2020-09-04 Thread haael




Yes, but that could also be said about ordinary global classes.


if sys.args[1] == "a":
class A:
   pass

a = A()

print(pickle.dumps(a))
else:
a = pickle.loads(input()) # no definition of class A in this run






> I'm not sure that would work in practice. If I pickle Local_here, then
> run a new instance of the program that loads in the pickle file, but
> has never even run f() in the new instance, then the class Local
> doesn't exist. So you can't unpikcle an instance of it, as you don't
> know how to create the class...
>
> Apologies if I'm misunderstanding your point here, but it feels like
> what you're proposing would only work if you pickled and unpickled the
> data in the *same* running instance of the program.
>
> Paul
>



On Thu, 3 Sep 2020 at 18:06, haael  wrote:


Only objects of globally defined classes are picklable:

  class Global:
  pass

  picklable = Global()

  def f():
  class Local:
  pass
  return Local

  Local_here = f()
  unpicklable = Local_here()


However, instances become picklable if we assign the local class to some
globally reachable identifier.

  Local_here.__qualname__ = 'Local_here'
  now_picklable = Local_here()


Why not make it a feature? Let's define module level global identifier,
for instance `__local_classes__`. It will be a weak dictionary of class
objects.
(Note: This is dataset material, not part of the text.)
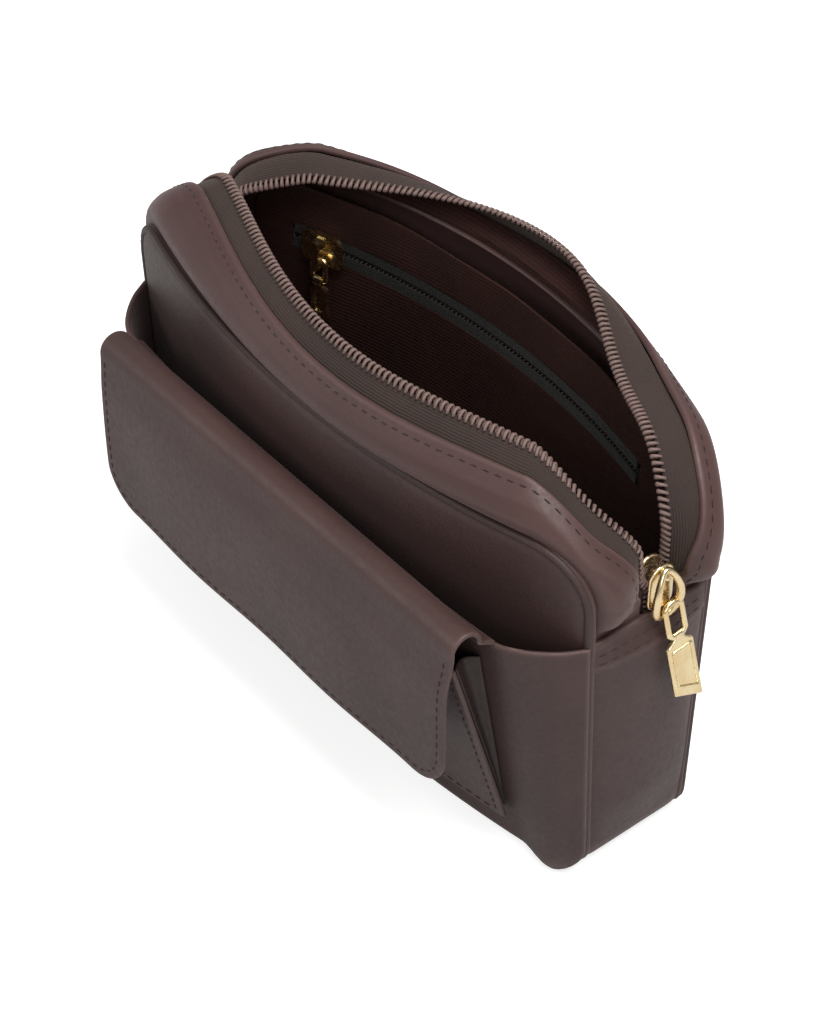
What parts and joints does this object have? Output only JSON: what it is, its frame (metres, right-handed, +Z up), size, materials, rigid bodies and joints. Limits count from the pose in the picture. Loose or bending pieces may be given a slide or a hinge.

Whenever a local class is created, a weak ref is made and
reflected in the new classes' qualname.

  def f():
  class Local:
  pass
  # weak ref is created with some unique id
  return Local

  Local_here = f()

  print(Local_here.__qualname__) # '__local_classes__["uniqueidxxx"]'
  assert Local_here is __local_classes__["uniqueidxxx"]


Likewise for local functions.

This would make many objects picklable, which also positively affects
modules that rely on `pickle`, like `multiprocessing`.